Regarding the book’s ending, in which Savitch drowned in a car accident (Golden Girl also said that the NBC News anchor had a cocaine problem), then-Disney executive Jeffrey Katzenberg asked, “What’s going to happen in this picture that will make the audience walk out feeling uplifted?”

Dunne, who had worked with Didion on the script for eight years, recounted the difficulty of the experience in his 1997 book, Monster: Living Off the Big Screen.

Wrote Roger Ebert of the film, “Up Close & Personal is so different from the facts of Savitch’s life that if Didion and Dunne still have their first draft, they probably could sell it as a completely different movie.”

Dunne died of a heart attack at age 71.

Didion was born Dec. 5, 1934, in Sacramento, California. She had an early love for reading and writing, describing herself as a shy, bookish child. “I wrote stories from the time I was a little girl, but I didn’t want to be a writer,” she told The Paris Review in 1978. “I wanted to be an actress. I didn’t realize then that it’s the same impulse. It’s make-believe. It’s performance, the only difference being that a writer can do it all alone.”

After graduating from the University of California, Berkeley, she won a Vogue essay contest, whose first prize was a job at the magazine’s New York office.

Her first novel, Run River, was published in 1963. The book focused on a married couple whose great-grandparents were pioneers. “I was working at Vogue during the day, and at night I would work on these scenes for [the] novel, in no particular sequence,” she said. “When I finished a scene, I would tape the pages together and pin the long strips of pages on the wall of my apartment. Maybe I wouldn’t touch it for a month or two, then I’d pick a scene off the wall and rewrite it.”

Didion wrote several other books of fiction, including A Book of Common Prayer (1977) and Democracy (1984), as well as nonfiction, including Slouching Towards Bethlehem (1968) and Blue Nights (2011).

Blue Nights focused on the death of her and Dunne’s adopted daughter, Quintana Roo, who died at age 39 after suffering from several illnesses.

“I found my mind turning increasingly to illness, to the end of promise, the dwindling of the days, the inevitability of the fading, the dying of the brightness,” Didion wrote. “Blue nights are the opposite of the dying of the brightness, but they are also its warning.”

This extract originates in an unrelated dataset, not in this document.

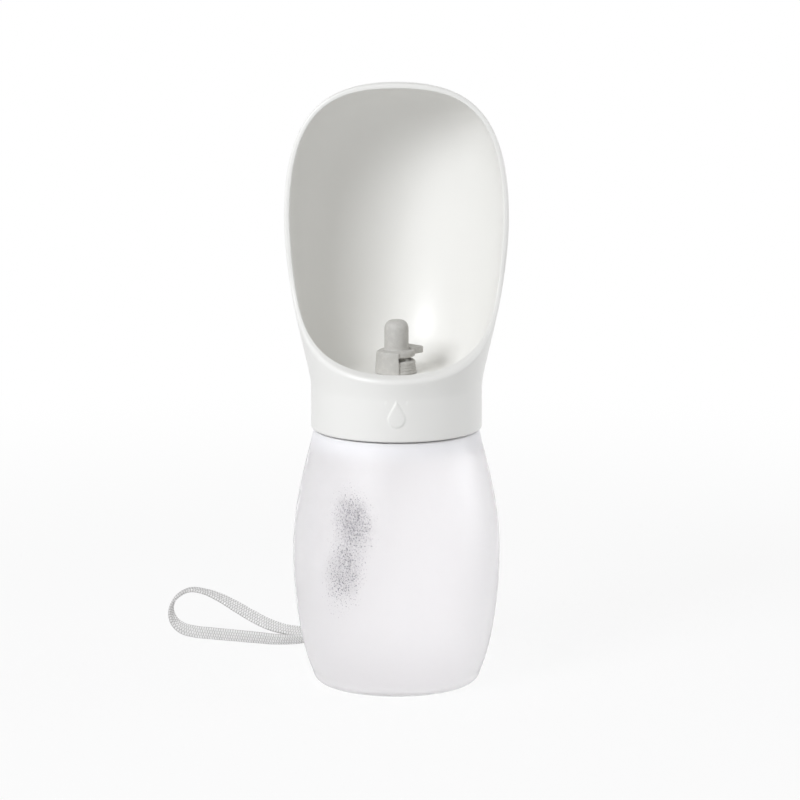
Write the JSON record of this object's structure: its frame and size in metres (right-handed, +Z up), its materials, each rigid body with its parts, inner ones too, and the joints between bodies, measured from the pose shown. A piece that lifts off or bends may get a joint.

She has said: “I was no longer, if I had ever been, afraid to die: I was now afraid not to die.”

Her best-known collections of nonfiction essays include Slouching Towards Bethlehem, described as “a rich display of some of the best prose written today in this country” by The New York Times, and The White Album (1979), which begins with the famous line, “We tell ourselves stories in order to live.” That became the title for a collection of her first seven works of nonfiction.

“I think of myself as Invisible Scarlet O’Neil,” she said of her journalism career. “There used to be a comic strip when I was little called Invisible Scarlet O’Neil, [who] was a reporter. She would press a band on her wrist, become invisible and cover the story invisibly. And everybody would be amazed that she had gotten the story. Well, that is how ideally I would like to be.”

In 2007, Didion was awarded the National Book Foundation’s Medal for Distinguished Contribution to American Letters and the WGA East’s Evelyn F. Burkey Award. She received the National Medal of Arts and Humanities, presented by President Obama, in 2012.

Didion described writing as a “hostile” act.

“It’s hostile in that you’re trying to make somebody see something the way you see it, trying to impose your idea, your picture,” she said. “Quite often you want to tell somebody your dream, your nightmare. Well, nobody wants to hear about someone else’s dream, good or bad; nobody wants to walk around with it. The writer is always tricking the reader into listening to the dream.”

Survivors include a nephew, actor Griffin Dunne, who directed Joan Didion: The Center Will Not Hold, a documentary that premiered at the 2017 New York Film Festival.